1. Pure Arbitrage Bot

Core Idea: Buy both Up and Down when their combined price is < $1.00.

Example: Up @ 45¢ + Down @ 46¢ = 91¢ total. One side will always pay $1 → locked-in edge.

Why it works:

  • Short crypto markets aren’t perfectly efficient.
  • Liquidity gaps, fast price moves, and order book imbalances cause temporary mispricings.
  • Bots detect these instantly and lock in the edge with limit orders.

Key traits:

  • Uses limit orders only
  • Repeats small edges many times
  • Doesn’t need to predict direction

2. Directional Arbitrage Bot

Core Idea: Start with an arbitrage structure (buy both sides), then tilt toward the stronger side.

Example: Build a cheap Up + Down position, but buy more Up because the bot’s model sees extra edge on the upside. The Down side acts as a partial hedge.

Why it works:

  • Pure arbitrage has limited upside.
  • Adding directional conviction (while keeping a hedge) improves expected value (EV).

3. Repricing / Fair Value Model Bot

Core Idea: Build its own fair value estimate based on the underlying asset’s price and compare it to Polymarket.

Example: BTC pumps hard on Binance/Coinbase, but Polymarket’s Up side is still lagging. The bot buys the undervalued side.

Why it works:

  • The underlying asset moves first.
  • Polymarket reprices with a lag.
  • Bots that calculate fair probability faster capture the window.

4. Cross-Timeframe / Multi-Market Bot

Core Idea: Trade related contracts simultaneously (e.g., 5-minute vs 15-minute BTC Up/Down) and exploit lag between them.

Example: BTC moves sharply.

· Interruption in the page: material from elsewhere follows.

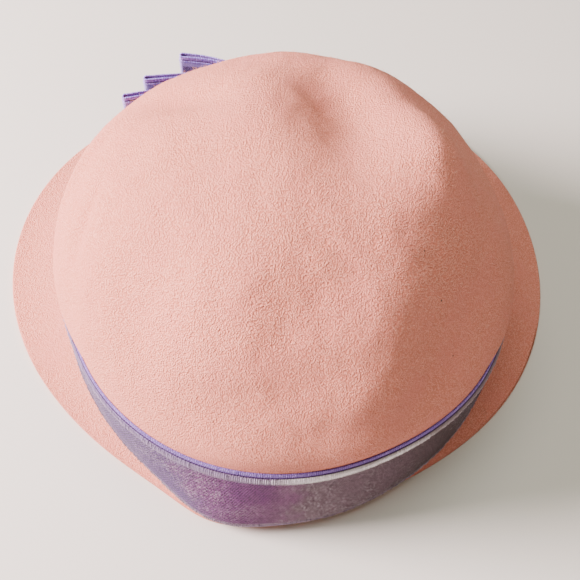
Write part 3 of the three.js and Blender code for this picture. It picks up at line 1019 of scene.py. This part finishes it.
def loop_path(left, right, fan, bulge, index):
    """The middle of the ribbon round one loop, flat in X and Y, in mm."""
    turn = (LOOP_OPENING + RIBBON_THICKNESS) / 2
    pinch = (LOOP_PINCH + RIBBON_THICKNESS) / 2
    start, end = turn - left * BOW_REACH, right * BOW_REACH - turn
    middle = LOOPS_START + index * (LAYER + CLEARANCE) + LAYER / 2
    x = np.linspace(start, end, 60)
    arm = np.maximum(np.abs(x) - KNOT_WIDTH / 2, 0)
    share = arm / np.where(x < 0, arm[0], arm[-1])
    line = middle + fan * BOW_REACH * arm / arm[0]
    line = line + bulge * BOW_REACH * np.sin(math.pi * share) * (x < 0)
    spread = pinch + (turn - pinch) * ease(share)
    bend = np.linspace(math.pi / 2, -math.pi / 2, 13)[1:-1]
    return np.concatenate([
        np.stack([x, line + spread], 1),
        np.stack([end + turn * np.cos(bend), line[-1] + turn * np.sin(bend)], 1),
        np.stack([x, line - spread], 1)[::-1],
        np.stack([start - turn * np.cos(bend), line[0] - turn * np.sin(bend)], 1),
    ])


for name, row in LOOPS.items():
    print(name, "loop: points along the path", len(loop_path(*row, 0)))

# %% The bow's place on the crown
bow_angle = math.radians(BOW_AZIMUTH)
low = float(head_line(bow_angle))
height = low + BOW_LIFT + RIBBON_THICKNESS + CLEARANCE + RIBBON_WIDTH / 2
bow_rise = (height - low) / (CROWN_HEIGHT + HEAD_LINE_MIDDLE - low)
to_right = np.array([math.sin(bow_angle), -math.cos(bow_angle), 0])
upward = unit(np.cross(to_right, crown_normal(bow_angle, bow_rise)))
outward = np.cross(upward, to_right)
BOW_TURN = Matrix(np.stack([to_right, outward, upward], 1).tolist()).to_euler()
BOW_PLACE = (crown(bow_angle, bow_rise) + MOVE) / 1000
print("bow stands at", BOW_PLACE.round(4), "m")

# %% Sweep the loops
# The ribbon's ends meet at one point of the path, which lies under the knot.
ENDS_MEET = 36
# Where the painted highlight on a loop's folded end starts and fades, and how strong it is.
FOLD_START, FOLD_FADE, FOLD_HIGHLIGHT = 1.6, 1.2, 0.85


def swept_ribbon(name, path, width, rows, turn):
    """A ribbon that follows a path in mm, set down at the bow's place."""
    curve, section = closed_curve(path / 1000), section_mesh(width, rows)
    values = {
        "Section": section, "Ribbon Width": width / 1000,
        "Place": BOW_PLACE.tolist(), "Turn": turn, "Material": BOW_VELVET,
    }
    mesh = run_tree(SWEEP, curve, values, name)
    bpy.data.objects.remove(curve)
    bpy.data.objects.remove(section)
    return mesh


def paint_fold_highlight(mesh):
    """Marks a painted highlight on the folded far end of a loop, where the pile catches the light."""
    corners = np.zeros(3 * len(mesh.vertices))
    mesh.vertices.foreach_get("co", corners)
    reach = (corners.reshape(-1, 3) - BOW_PLACE) @ to_right * -1000
    pale = FOLD_HIGHLIGHT * ease((reach - reach.max() + FOLD_START) / FOLD_FADE)
    mesh.attributes.new("fold", "FLOAT", "POINT").data.foreach_set("value", pale)


loops = {}
for index, (name, row) in enumerate(LOOPS.items()):
    path = np.roll(loop_path(*row, index), -ENDS_MEET, 0)
    mesh = swept_ribbon(f"velvet_loop_{name}", path, RIBBON_WIDTH, 12, BOW_TURN)
    paint_fold_highlight(mesh)
    loops[name] = add_piece(mesh.name, mesh, f"bow_loop_{name}", "velvet_ribbon")
    print(mesh.name, "faces:", len(mesh.polygons))

# %% The knot
KNOT_ROUND = 0.6


def knot_path():
    """A rounded upright ring round the loops, in mm: X is out from the crown, Y is up."""
    low = LOOPS_START - CLEARANCE - RIBBON_THICKNESS / 2
    high = LOOPS_START + len(LOOPS) * (LAYER + CLEARANCE) + RIBBON_THICKNESS / 2
    tall = RIBBON_WIDTH / 2 + CLEARANCE + RIBBON_THICKNESS / 2
    corners = ((high, -tall, -90), (high, tall, 0), (low, tall, 90), (low, -tall, 180))
    path = []
    for x, y, start in corners:
        middle = np.array([x - KNOT_ROUND * (1 if x == high else -1), y - KNOT_ROUND * np.sign(y)])
        for turn in np.radians(np.linspace(start, start + 90, 6)):
            path.append(middle + KNOT_ROUND * np.array([math.cos(turn), math.sin(turn)]))
    return np.array(path)


knot_turn = Matrix(np.stack([outward, upward, to_right], 1).tolist()).to_euler()
knot_mesh = swept_ribbon("velvet_knot", knot_path(), KNOT_WIDTH, 8, knot_turn)
velvet_knot = add_piece("velvet_knot", knot_mesh, "bow_knot", "velvet_ribbon")
print("knot faces:", len(knot_mesh.polygons))

# %% [markdown]
# ## Ribs, tufts and stray fibres
# Close up, the selvedge is a row of tiny cords and the pile stands up in tufts along its edge. Both
# are one small shape repeated many hundred times, so a tree sets a low rounded grain on each point of
# a guide. The guide keeps two directions on every point: across the ribbon, and out from its face.

# %% The tree of ribs
def rib_tree():
    tree = bpy.data.node_groups.new("Row Of Ribs", "GeometryNodeTree")
    start, end = tree_sockets(tree, (
        ("Rib Length", "NodeSocketFloat", 0.002),
        ("Rib Width", "NodeSocketFloat", 0.0005),
        ("Rib Height", "NodeSocketFloat", 0.0003),
        ("Unevenness", "NodeSocketFloat", 0.2),
        ("Seed", "NodeSocketInt", 1),
        ("Material", "NodeSocketMaterial", None),
    ))
    across, outward = (kept(tree, name, "FLOAT_VECTOR") for name in ("across", "outward"))
    turn = add_node(
        tree, "FunctionNodeAxesToRotation", {"Primary Axis": outward, "Secondary Axis": across},
        primary_axis="Z", secondary_axis="X",
    )
    size = add_node(tree, "ShaderNodeCombineXYZ", {
        "X": start.outputs["Rib Length"],
        "Y": start.outputs["Rib Width"],
        "Z": start.outputs["Rib Height"],
    })
    least = sum_of(tree, 1.0, start.outputs["Unevenness"], operation="SUBTRACT")
    most = sum_of(tree, 1.0, start.outputs["Unevenness"])
    jitter = add_node(
        tree, "FunctionNodeRandomValue", {"Min": least, "Max": most, "Seed": start.outputs["Seed"]},
        out="Value", data_type="FLOAT",
    )
    size = scaled(tree, size, jitter)
    grain = add_node(tree, "GeometryNodeMeshUVSphere", {"Segments": 6, "Rings": 4, "Radius": 0.5})
    grain = add_node(tree, "GeometryNodeSetShadeSmooth", {"Geometry": grain})
    grains = add_node(tree, "GeometryNodeInstanceOnPoints", {
        "Points": start.outputs["Geometry"], "Instance": grain, "Rotation": turn, "Scale": size,
    })
    put_out(tree, grains, start, end)
    return tree


def guide_points(places, across, outward):
    """Points in metres with the two directions that the ribs take."""
    mesh = bpy.data.meshes.new("guide")
    mesh.from_pydata([tuple(p) for p in places], [], [])
    for name, directions in (("across", across), ("outward", outward)):
        layer = mesh.attributes.new(name, "FLOAT_VECTOR", "POINT")
        layer.data.foreach_set("vector", np.asarray(directions, float).ravel())
    return add_object("guide", mesh)


RIBS = rib_tree()
print("tree:", RIBS.name)

# %% Places for the ribs
RIB_PITCH = 0.8


def on_band(share, height):
    """Evenly spaced places on the band at a share of its width, with their two directions."""
    fine = BAND_START + np.linspace(0, 2 * math.pi, 4001)
    walked = walked_along(crown(fine, band_rise(share) + 0 * fine))
    turns = np.interp(np.arange(0, walked[-1] - RIB_PITCH / 2, RIB_PITCH), walked, fine)
    places, rise, normal = band_points(turns, share, height)
    across = unit(crown(turns, rise + 0.002) - crown(turns, rise - 0.002))
    return (places + MOVE) / 1000, across, normal


def on_loop(index, row, share, height):
    """The same along one loop of the bow."""
    path = loop_path(*row, index)
    path = np.concatenate([path, path[:1]])
    walked = walked_along(path)

    def at(distance):
        return np.stack([np.interp(distance, walked, path[:, k]) for k in (0, 1)], 1)

    places = np.arange(0, walked[-1], RIB_PITCH)
    along = unit(at(places + 0.3) - at(places - 0.3) + [1e-9, 0])
    away = np.stack([-along[:, 1], along[:, 0]], 1)
    flat = at(places) + away * (height - PILE_THICKNESS / 2)
    basis = np.stack([to_right, outward])
    up = (share - 0.5) * RIBBON_WIDTH
    places = BOW_PLACE + (flat @ basis + upward * up) / 1000
    return places, np.broadcast_to(upward, places.shape), away @ basis


def rows_of_ribs(name, rows, size, unevenness, seed, material):
    """All the ribs of one kind as one piece. size is the length, width and height of a rib in mm."""
    guide = guide_points(*(np.concatenate(part) for part in zip(*rows)))
    values = {
        "Rib Length": size[0] / 1000, "Rib Width": size[1] / 1000, "Rib Height": size[2] / 1000,
        "Unevenness": unevenness, "Seed": seed, "Material": material,
    }
    mesh = run_tree(RIBS, guide, values, name)
    bpy.data.objects.remove(guide)
    print(name, "faces:", len(mesh.polygons))
    return add_piece(name, mesh, slot="velvet_ribbon")


print("ribs in one row round the band:", len(on_band(0.5, 0)[0]))

# %% Ribs on the band
# shares of the band's width, height over its back, rib's size in mm, unevenness, seed, material
BAND_TRIMS = {
    "band_selvedge_cords": ((0.021, 0.979), SELVEDGE_THICKNESS, (1.7, 0.5, 0.4), 0.15, 3, CORD),
    "band_crest_tufts": ((0.902,), PILE_THICKNESS, (3.1, 0.6, 1.1), 0.3, 5, TUFT),
    "band_foot_tufts": ((0.077,), PILE_THICKNESS, (2.4, 0.6, 0.7), 0.4, 6, MATTED),
}
band_trims = []
for name, (shares, height, *look) in BAND_TRIMS.items():
    band_trims.append(rows_of_ribs(name, [on_band(share, height) for share in shares], *look))

# %% Ribs on the loops
# The same for both edges of each loop, with the share as the distance from its edge.
LOOP_TRIMS = {
    "cords": (0.027, SELVEDGE_THICKNESS, (2.1, 0.6, 0.3), 0.12, 7, CORD),
    "picots": (0.003, SELVEDGE_THICKNESS / 2, (0.7, 0.6, 0.8), 0.2, 8, BOW_TUFT),
    "tufts": (0.075, PILE_THICKNESS - 0.1, (1.2, 0.5, 0.4), 0.3, 9, BOW_TUFT),
}
loop_trims = {name: [] for name in LOOPS}
for index, (name, row) in enumerate(LOOPS.items()):
    for kind, (inset, height, *look) in LOOP_TRIMS.items():
        rows = [on_loop(index, row, share, height) for share in (inset, 1 - inset)]
        loop_trims[name].append(rows_of_ribs(f"loop_{name}_{kind}", rows, *look))

# %% [markdown]
# Each ribbon was cut flat before it was laid, so its cut size is stated: the band is stretched round
# the felt, and each loop and the knot are folded.

# %% State the cut ribbons
band_length = band_uv[0][-1] * RIBBON_WIDTH / 1000
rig.sheet(
    velvet_band, flat=(RIBBON_WIDTH / 1000, round(band_length, 3)), held="stretched",
    rests_on=["felt_hat"], with_pieces=band_trims,
)


def closed_length(path):
    return float(np.linalg.norm(np.roll(path, -1, 0) - path, axis=1).sum())


for index, (name, row) in enumerate(LOOPS.items()):
    length = round(closed_length(loop_path(*row, index)) / 1000, 3)
    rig.sheet(
        loops[name], flat=(RIBBON_WIDTH / 1000, length), held="folded", rests_on=["velvet_knot"],
        with_pieces=loop_trims[name],
    )
    print(name, "loop was cut", length, "m long")
knot_length = round(closed_length(knot_path()) / 1000, 3)
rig.sheet(velvet_knot, flat=(KNOT_WIDTH / 1000, knot_length), held="folded", rests_on=["velvet_band"])
print("knot was cut", knot_length, "m long, band", round(band_length, 3))

# %% [markdown]
# Felt is never quite smooth: short fibres stand off it and catch the light along its outline. Points
# are scattered over the outside only, and each carries one thin bent fibre of three sides.

# %% Stray fibres
def fibre_tree():
    tree = bpy.data.node_groups.new("Stray Fibres", "GeometryNodeTree")
    start, end = tree_sockets(tree, (
        ("Fibres Per Square Metre", "NodeSocketFloat", 60000.0),
        ("Fibre Length", "NodeSocketFloat", 0.002),
        ("Fibre Radius", "NodeSocketFloat", 0.00003),
        ("Seed", "NodeSocketInt", 1),
        ("Material", "NodeSocketMaterial", None),
    ))
    density = product(tree, kept(tree, "outside"), start.outputs["Fibres Per Square Metre"])
    scatter = tree.nodes.new("GeometryNodeDistributePointsOnFaces")
    tree.links.new(start.outputs["Geometry"], scatter.inputs["Mesh"])
    tree.links.new(density, scatter.inputs["Density"])
    tree.links.new(start.outputs["Seed"], scatter.inputs["Seed"])
    bend = add_node(tree, "GeometryNodeCurveQuadraticBezier", {
        "Resolution": 4, "Start": (0, 0, -0.04), "Middle": (0.05, 0, 0.5), "End": (0.55, 0.2, 0.6),
    })
    ring = add_node(
        tree, "GeometryNodeCurvePrimitiveCircle", {"Resolution": 3, "Radius": 1.0}, mode="RADIUS"
    )
    length = start.outputs["Fibre Length"]
    thin = sum_of(tree, start.outputs["Fibre Radius"], length, operation="DIVIDE")
    fibre = add_node(
        tree, "GeometryNodeCurveToMesh",
        {"Curve": bend, "Profile Curve": ring, "Scale": thin, "Fill Caps": True},
    )
    tilt = add_node(
        tree, "FunctionNodeRandomValue",
        {"Min": (-1.0, -1.0, 0.0), "Max": (1.0, 1.0, 6.28), "Seed": start.outputs["Seed"]},
        out="Value", data_type="FLOAT_VECTOR",
    )
    turn = add_node(
        tree, "FunctionNodeRotateRotation",
        {"Rotation": scatter.outputs["Rotation"], "Rotate By": tilt}, rotation_space="LOCAL",
    )
    share = add_node(
        tree, "FunctionNodeRandomValue", {"Min": 0.35, "Max": 1.0, "Seed": 12},
        out="Value", data_type="FLOAT",
    )
    size = product(tree, share, length)
    fibres = add_node(tree, "GeometryNodeInstanceOnPoints", {
        "Points": scatter.outputs["Points"], "Instance": fibre, "Rotation": turn, "Scale": size,
    })
    put_out(tree, fibres, start, end)
    return tree


FIBRES = fibre_tree()
values = {
    "Fibres Per Square Metre": 90000.0, "Fibre Length": 0.0021, "Fibre Radius": 0.000035,
    "Seed": 4, "Material": FLUFF,
}
fibre_mesh = run_tree(FIBRES, felt_hat, values, "felt_stray_fibres")
add_piece("felt_stray_fibres", fibre_mesh, slot="felt")
print("fibre faces:", len(fibre_mesh.polygons))

# %% [markdown]
# ## The size
# The dressed hat may stand only a little proud of the solids, so both boxes are written down.

# %% Write the boxes
with open("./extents.json", "w") as out:
    json.dump({"cad": [list(c) for c in cad_box], "visual": [list(c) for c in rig.bounds()]}, out)
print(open("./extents.json").read())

The 5-minute market updates quickly, but the 15-minute market lags. The bot buys the lagging one.

Why it works:

  • Different timeframes have different liquidity and trader attention.
  • One market often leads while the other trails.

5. Imbalance Bot

Core Idea: Looks for any structural imbalance — price skew, order book weakness, uneven repricing, or better EV through multi-leg positioning.

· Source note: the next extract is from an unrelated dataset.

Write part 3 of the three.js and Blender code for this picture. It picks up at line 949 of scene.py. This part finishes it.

Unlike pure arbitrage, it doesn’t strictly wait for Up + Down < 1.00. It builds positions in parts and improves overall EV through structure.

6. Near-Resolution Bot

Core Idea: Enters in the final seconds when the outcome is almost certain.

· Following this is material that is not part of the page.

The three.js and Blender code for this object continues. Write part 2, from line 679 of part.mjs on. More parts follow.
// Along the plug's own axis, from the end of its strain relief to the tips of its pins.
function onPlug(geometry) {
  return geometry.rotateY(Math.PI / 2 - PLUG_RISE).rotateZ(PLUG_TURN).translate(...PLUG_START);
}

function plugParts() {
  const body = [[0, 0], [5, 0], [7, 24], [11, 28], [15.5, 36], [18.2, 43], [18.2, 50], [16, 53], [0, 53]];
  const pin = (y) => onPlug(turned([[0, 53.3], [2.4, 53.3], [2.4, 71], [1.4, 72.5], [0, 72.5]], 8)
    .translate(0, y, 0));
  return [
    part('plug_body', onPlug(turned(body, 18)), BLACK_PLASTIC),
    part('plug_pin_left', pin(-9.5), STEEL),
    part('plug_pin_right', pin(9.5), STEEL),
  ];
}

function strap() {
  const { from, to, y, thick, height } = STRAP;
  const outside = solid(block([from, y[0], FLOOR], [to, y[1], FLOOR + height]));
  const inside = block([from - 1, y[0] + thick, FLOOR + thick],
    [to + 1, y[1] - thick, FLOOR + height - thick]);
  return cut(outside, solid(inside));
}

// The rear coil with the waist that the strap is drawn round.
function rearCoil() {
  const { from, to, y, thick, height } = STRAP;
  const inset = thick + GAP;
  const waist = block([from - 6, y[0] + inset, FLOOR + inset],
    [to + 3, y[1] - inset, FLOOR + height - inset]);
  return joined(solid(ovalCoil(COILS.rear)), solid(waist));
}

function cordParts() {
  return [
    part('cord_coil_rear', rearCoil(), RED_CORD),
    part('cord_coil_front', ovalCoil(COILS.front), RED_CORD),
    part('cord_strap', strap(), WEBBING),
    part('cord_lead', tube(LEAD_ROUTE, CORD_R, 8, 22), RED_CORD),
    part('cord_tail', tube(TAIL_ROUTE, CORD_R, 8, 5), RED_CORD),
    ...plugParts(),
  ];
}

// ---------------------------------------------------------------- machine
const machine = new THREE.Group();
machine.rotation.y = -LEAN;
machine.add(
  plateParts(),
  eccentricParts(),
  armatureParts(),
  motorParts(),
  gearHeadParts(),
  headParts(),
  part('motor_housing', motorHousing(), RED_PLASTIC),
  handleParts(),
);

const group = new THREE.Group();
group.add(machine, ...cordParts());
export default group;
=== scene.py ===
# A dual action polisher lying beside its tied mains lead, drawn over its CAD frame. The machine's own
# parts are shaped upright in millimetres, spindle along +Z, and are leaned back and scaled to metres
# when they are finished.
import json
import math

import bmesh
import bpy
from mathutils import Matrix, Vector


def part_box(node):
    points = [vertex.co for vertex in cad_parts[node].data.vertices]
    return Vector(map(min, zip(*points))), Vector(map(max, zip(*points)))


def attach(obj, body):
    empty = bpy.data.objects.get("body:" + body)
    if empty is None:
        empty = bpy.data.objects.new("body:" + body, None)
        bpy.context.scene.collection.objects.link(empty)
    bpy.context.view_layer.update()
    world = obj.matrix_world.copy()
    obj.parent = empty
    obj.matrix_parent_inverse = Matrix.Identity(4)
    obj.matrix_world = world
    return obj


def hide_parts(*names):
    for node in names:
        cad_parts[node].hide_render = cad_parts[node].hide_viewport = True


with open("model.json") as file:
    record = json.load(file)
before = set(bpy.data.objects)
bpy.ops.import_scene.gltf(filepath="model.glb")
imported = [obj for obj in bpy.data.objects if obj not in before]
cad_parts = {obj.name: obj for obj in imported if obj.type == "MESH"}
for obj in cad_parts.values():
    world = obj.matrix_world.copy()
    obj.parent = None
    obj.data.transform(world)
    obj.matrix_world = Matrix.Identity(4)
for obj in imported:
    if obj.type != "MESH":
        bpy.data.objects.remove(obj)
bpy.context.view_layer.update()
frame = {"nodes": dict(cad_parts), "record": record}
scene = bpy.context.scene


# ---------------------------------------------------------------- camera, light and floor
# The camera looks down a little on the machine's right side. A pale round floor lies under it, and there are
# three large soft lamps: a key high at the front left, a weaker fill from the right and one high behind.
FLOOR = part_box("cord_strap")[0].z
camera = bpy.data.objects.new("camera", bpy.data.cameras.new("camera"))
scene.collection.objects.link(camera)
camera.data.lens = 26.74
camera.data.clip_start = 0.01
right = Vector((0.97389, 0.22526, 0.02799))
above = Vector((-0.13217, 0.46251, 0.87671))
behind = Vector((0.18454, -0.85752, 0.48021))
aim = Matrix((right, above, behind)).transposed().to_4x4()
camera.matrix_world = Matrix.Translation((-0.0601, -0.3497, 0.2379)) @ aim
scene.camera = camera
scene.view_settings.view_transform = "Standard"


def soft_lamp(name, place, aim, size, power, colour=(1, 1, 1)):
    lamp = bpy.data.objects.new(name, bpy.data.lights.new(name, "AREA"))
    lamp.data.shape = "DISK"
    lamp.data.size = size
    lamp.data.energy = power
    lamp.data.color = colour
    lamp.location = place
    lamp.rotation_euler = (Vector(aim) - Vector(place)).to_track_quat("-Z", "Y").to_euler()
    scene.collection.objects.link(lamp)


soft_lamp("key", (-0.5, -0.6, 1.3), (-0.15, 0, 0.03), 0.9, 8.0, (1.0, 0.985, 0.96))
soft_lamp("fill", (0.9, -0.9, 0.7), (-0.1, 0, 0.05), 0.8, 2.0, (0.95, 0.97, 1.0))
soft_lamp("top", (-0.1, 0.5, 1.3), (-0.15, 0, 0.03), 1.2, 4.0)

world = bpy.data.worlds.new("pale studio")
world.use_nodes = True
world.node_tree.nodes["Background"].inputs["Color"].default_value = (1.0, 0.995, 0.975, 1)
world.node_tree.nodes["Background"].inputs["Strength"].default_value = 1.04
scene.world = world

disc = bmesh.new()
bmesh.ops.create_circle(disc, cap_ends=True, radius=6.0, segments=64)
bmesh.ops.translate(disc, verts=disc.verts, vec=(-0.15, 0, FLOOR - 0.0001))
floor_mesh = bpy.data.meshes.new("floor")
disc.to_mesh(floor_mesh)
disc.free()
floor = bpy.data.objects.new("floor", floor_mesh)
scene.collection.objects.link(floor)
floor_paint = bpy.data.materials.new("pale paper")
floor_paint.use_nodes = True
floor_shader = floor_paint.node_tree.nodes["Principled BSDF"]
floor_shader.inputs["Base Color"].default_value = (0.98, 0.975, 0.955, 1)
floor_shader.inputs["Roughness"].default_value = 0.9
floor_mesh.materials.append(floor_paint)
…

Example: With 10–20 seconds left, the winning side might still trade at 0.98–0.99 instead of 1.00. The bot buys the almost-guaranteed outcome.

Why it works:

  • Polymarket doesn’t always instantly move to 1.00.
  • Small residual yield (1–2%) repeated hundreds of times adds up.
  • Risk: Tail risk if the underlying reverses in the last moments.

What All Profitable Bots Have in Common

Trait Description Why It Matters
Limit Orders Almost never use market orders Protects small edges from slippage
Small Repeatable Edges Not one big win, but many small ones Compounds over hundreds of trades
Trade Structure Build positions, not just directional bets Better EV + risk management
Exploit Lag Act on delays between reality and Polymarket Core source of edge
Risk via Structure Use hedges, multi-legs, and partial positions Survives variance

The Core Insight

These bots win because they see market structure faster than humans (and slower bots) can react. The market moves in layers:

  1. Underlying asset price changes
  2. Fair probability updates
  3. Polymarket reprices

Between each layer is a small window of mispricing. Profitable bots live in those windows.

Human traders usually ask:

“Will Bitcoin go up or down?”

Winning bots ask:

“Where is the price lagging reality right now, and how can I build a position with the best EV and lowest risk?”


This analysis comes from real on-chain examples of profitable wallets. The patterns are clear: speed + structure + limit orders + repeatable micro-edges beat raw prediction almost every time.

Want to build something similar? Focus first on reliable data feeds, low-latency execution, and proper simulation/backtesting before going live.